Several advocates have told LL that they also tried to meet with Appiah to discuss parole after her appointment at deputy mayor, without much success.

“She’s way better than Geldart, but that was a pretty low bar,” says the activist who requested anonymity. “She’s clearly smart and quite friendly. But she’s ultimately a Bowser loyalist who needs to build trust with justice reformers.”

Bowser’s behavior during the debate over revisions to the city’s criminal code, where she tacitly encouraged congressional Republicans to overturn that legislation due to her concerns with some of its provisions, did little to build that trust. Worse yet, advocates feel the whole episode emboldened the GOP to target the District on criminal justice issues, essentially vaporizing any chance of sneaking anything resembling a more forgiving parole agency past a Republican-controlled House.
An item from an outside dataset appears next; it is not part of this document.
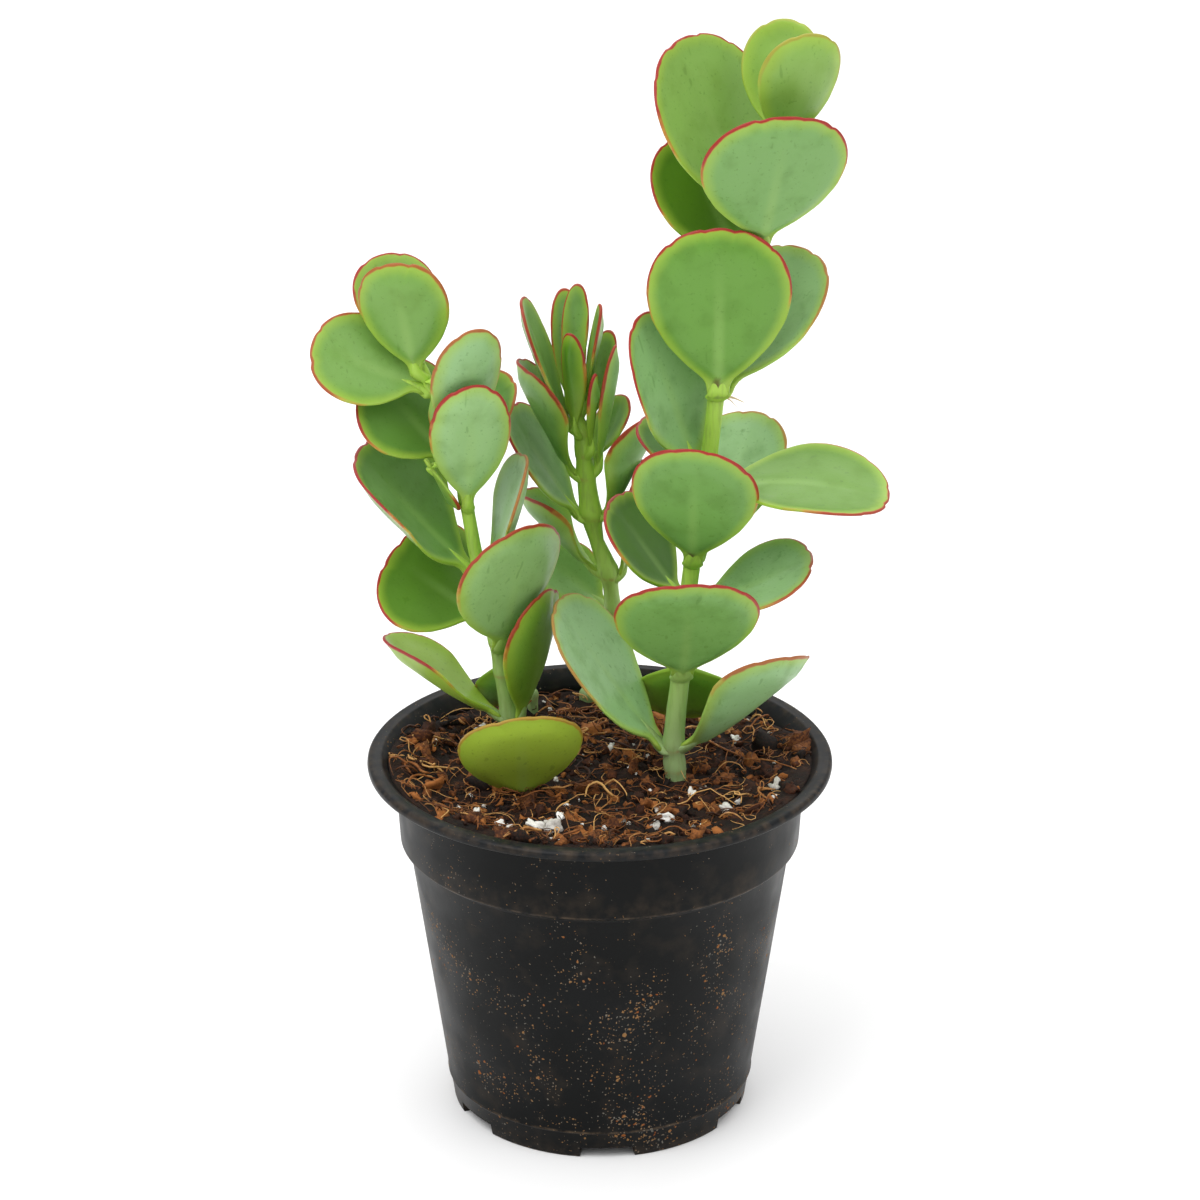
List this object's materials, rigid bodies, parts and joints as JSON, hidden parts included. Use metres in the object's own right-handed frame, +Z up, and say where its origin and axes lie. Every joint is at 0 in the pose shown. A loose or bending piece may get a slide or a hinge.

“We couldn’t even get all the Dems in line [on the criminal code],” laments Zeigler, noting that there’s no guarantee of success even if the Democrats regain control of Congress next year. (Indeed, Reed noted in an October 2022 email that the District’s congressional allies were trying for a two-year extension of the USPC’s authority instead of just one “but they may not have the votes,” even with Democratic majorities in both chambers.)

Add it all up, and it seems the window for federal action has firmly slammed shut, and the District has pretty much given up on any preparation for it to ever reopen. The movement for D.C. autonomy broadly has taken a pounding over the past year, the first of Bowser’s third term, and it’s possible that the parole issue becomes too niche to remain part of it.

“The number of people eligible [for parole] is just going to grow smaller each year,” says Jonathan Smith, special counsel and former executive director of the Washington Lawyers’ Committee for Civil Rights and Urban Affairs. “There’s a risk that, in a few more years, that number will not justify the cost of setting up a local parole entity.”